Para não ser injusto com as mulheres, dado os meus últimos acontecimentos recrio aqui o outro capítulo em que Fanon (1952) inquiriu sobre a relação do Homem negro e a branca. Ele afirma: “Da parte mais negra da minha alma, através da zona das meias tintas, me vem este desejo repentino de ser branco […] ora – quem pode proporcioná-lo, senão a branca? Amando-me ela me prova que sou digno de um amor branco. Sou amado como um branco. Sou branco!”(p. 69)

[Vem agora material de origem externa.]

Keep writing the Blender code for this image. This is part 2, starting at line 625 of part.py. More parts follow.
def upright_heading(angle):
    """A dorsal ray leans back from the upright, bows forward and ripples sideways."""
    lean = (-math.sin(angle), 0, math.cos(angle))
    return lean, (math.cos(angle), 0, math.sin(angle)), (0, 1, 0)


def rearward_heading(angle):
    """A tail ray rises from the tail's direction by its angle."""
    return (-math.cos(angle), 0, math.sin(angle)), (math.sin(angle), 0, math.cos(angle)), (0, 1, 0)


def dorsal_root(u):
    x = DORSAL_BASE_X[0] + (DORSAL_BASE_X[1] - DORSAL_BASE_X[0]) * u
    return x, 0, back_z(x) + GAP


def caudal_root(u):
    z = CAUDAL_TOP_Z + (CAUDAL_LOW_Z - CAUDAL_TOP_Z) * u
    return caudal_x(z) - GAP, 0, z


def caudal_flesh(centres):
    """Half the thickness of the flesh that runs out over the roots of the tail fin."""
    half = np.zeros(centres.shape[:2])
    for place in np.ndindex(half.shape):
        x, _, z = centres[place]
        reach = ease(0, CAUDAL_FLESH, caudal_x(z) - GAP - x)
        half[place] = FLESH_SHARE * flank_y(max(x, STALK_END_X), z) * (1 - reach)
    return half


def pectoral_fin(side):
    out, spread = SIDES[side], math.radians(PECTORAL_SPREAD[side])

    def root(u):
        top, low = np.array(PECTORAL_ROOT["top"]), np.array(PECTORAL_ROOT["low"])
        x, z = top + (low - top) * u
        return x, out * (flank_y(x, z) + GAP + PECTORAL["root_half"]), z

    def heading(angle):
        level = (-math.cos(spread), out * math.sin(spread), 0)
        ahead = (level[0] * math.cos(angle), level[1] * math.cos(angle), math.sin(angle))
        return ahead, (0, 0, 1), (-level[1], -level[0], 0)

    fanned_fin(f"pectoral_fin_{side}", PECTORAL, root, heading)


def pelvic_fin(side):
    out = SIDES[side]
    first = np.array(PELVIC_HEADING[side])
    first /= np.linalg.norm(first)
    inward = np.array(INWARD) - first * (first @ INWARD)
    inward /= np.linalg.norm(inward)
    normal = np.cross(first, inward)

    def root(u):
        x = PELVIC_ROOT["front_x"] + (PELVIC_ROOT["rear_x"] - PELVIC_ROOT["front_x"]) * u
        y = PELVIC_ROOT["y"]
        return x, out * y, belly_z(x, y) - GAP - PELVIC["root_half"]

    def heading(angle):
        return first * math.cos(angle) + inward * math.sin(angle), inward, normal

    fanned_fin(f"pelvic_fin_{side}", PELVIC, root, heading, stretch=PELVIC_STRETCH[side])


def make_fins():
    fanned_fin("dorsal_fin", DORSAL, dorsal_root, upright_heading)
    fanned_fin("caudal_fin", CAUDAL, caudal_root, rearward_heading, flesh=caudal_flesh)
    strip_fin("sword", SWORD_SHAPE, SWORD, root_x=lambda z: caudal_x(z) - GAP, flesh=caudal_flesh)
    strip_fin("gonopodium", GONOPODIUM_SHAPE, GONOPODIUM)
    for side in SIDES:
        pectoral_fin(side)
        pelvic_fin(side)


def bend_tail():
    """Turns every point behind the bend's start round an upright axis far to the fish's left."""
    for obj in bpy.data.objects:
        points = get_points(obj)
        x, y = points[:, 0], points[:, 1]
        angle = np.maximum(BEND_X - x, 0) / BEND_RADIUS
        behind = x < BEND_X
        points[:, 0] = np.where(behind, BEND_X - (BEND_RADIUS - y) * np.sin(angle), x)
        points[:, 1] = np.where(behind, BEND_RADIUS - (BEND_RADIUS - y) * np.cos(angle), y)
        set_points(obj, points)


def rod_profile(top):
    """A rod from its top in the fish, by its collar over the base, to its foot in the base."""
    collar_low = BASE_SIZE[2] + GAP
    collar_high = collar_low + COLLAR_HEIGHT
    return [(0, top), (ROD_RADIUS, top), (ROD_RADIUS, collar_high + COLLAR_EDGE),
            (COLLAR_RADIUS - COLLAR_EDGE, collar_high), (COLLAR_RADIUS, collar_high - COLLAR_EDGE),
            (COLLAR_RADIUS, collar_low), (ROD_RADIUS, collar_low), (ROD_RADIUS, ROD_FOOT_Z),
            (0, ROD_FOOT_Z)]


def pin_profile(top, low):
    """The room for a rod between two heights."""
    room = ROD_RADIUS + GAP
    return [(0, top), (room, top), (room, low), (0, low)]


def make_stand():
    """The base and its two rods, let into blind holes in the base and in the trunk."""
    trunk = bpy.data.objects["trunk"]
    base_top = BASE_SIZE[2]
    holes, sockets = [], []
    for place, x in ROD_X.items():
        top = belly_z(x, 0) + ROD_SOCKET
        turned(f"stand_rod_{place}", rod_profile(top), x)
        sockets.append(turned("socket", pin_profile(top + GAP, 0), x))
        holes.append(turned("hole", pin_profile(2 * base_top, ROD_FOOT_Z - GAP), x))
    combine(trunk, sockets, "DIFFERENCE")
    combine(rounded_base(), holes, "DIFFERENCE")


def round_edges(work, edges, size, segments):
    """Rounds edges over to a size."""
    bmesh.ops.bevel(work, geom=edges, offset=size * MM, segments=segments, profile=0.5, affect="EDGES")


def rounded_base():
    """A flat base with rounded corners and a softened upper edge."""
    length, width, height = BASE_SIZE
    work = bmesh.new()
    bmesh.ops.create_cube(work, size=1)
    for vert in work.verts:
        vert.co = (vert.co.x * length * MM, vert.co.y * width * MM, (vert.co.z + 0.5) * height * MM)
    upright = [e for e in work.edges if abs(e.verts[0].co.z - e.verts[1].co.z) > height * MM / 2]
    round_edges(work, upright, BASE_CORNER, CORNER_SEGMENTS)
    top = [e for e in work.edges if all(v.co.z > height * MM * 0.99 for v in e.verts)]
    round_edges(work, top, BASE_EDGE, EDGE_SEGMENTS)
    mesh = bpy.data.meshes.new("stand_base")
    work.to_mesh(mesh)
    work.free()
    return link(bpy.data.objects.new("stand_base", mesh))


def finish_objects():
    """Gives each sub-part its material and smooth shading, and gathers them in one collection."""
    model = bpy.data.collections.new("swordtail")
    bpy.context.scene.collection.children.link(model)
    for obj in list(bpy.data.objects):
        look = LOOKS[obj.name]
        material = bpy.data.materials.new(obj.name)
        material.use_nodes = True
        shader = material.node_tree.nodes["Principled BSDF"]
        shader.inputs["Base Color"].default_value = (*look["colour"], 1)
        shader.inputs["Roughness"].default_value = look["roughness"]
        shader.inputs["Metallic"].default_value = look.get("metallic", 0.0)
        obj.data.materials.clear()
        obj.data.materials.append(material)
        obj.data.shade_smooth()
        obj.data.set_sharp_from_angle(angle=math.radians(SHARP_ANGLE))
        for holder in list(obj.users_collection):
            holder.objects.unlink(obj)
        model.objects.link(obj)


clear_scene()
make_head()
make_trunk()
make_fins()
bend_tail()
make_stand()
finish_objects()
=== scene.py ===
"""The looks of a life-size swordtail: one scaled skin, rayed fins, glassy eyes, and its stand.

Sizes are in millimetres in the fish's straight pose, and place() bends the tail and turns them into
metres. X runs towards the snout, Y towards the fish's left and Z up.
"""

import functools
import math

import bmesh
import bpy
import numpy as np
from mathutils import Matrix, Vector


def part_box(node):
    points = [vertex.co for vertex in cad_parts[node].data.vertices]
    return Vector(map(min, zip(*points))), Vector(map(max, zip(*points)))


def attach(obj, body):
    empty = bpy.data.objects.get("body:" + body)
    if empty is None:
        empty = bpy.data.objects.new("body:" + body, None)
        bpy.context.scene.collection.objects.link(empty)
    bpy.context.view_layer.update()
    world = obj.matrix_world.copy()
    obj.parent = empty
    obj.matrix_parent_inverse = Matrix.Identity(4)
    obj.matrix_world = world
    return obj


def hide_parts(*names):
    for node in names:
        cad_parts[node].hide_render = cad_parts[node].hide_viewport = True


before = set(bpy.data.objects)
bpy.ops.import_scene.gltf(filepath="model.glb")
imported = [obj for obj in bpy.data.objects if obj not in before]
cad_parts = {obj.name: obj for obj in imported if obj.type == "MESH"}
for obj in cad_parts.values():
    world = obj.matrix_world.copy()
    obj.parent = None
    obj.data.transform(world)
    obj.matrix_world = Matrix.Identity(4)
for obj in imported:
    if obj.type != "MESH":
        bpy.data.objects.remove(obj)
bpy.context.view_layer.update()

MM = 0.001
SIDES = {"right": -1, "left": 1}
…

Logo, a primeira coisa que um são-tomense pergunta ao irmão estudante que vem de um país europeu é sobre “as damas de cabelo longo” que ele comeu, e ele conta as suas histórias (estórias) com certa euforia e falsa modéstia. Em STP onde nenhum casal por qualquer medo anda de mãos dadas, acredito eu, por exposição (ou será devido os amantes?) vejo os meus irmãos desfilarem com uma branca do lado. Contudo devemos ser cautelosos, talvez apenas estejam alguns caçando passaportes para escaparem da ilha.

Finalmente os nossos mais velhos tinham razão quando colocavam um branco na frente do negócio por saberem que o são-tomense por algum complexo de inferioridade atura com certo prazer o europeu ditador e abusa do seu igual são-tomense mesmo se fosse Cristo. Talvez se Cristo fosse são-tomense acabaria com perna inchada (feitiço?) Ou escuro demais para ser levado à sério?! – Os bons cristãos e adoradores de Cristo andam muitas vezes em casas de curandeiros para atingir objetivos diversos. Mas os curandeiros são negros demais para serem chamados de sacerdotes e os seus adoradores pobres demais para serem chamados de religiosos – a religião negra é a bruxaria das máscaras brancas são-tomenses.